Inclusive hiring starts with redesigning the funnel—job descriptions, interview structures, onboarding processes—and continues through workplace culture. Collaborating with organisations like Evenbreak can open doors to talented candidates who are often filtered out by conventional recruitment practices. Even better, government-backed tax incentives in the UK and elsewhere now reward businesses for doing just that.
Beyond process, culture matters. Employee Resource Groups (ERGs) are critical in shaping inclusive environments. I’ve seen firsthand how ERGs become safe harbours—places where people with invisible disabilities find mentorship, advocacy, and a community that empowers rather than isolates.
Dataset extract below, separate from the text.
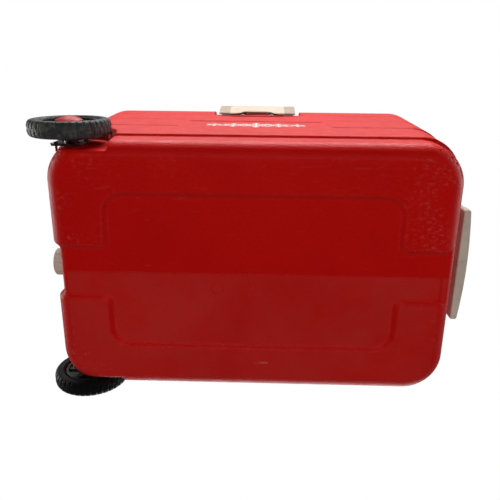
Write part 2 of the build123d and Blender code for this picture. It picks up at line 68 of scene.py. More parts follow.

And in line with today’s data-driven ethos, the success of such initiatives must be measured. A combination of hard metrics (retention, promotion rates, engagement scores) and soft signals (behavioural observations, first-hand narratives, Likert-based feedback tools) should form the feedback loop. Crucially, those at the centre neurodiverse individuals must be invited into that loop, as co-designers, not just participants.
Inclusion Isn’t Just a Value It’s a Strategy
We often speak of innovation, adaptability, and resilience as business imperatives. But what if they’re all downstream of a more foundational truth: that diversity of thought drives performance?
Neurodiversity is not a side issue it’s central to building future-ready organisations. It invites us to lead with curiosity, design with empathy, and make room for brilliance that doesn’t always announce itself in familiar ways.
Supporting neurodiverse talent isn’t just the right thing to do it’s the smart thing to do.
Let’s not allow potential to go to waste simply because it doesn’t wear the expected uniform. Instead, let’s build cultures of excellence that thrive precisely because of difference.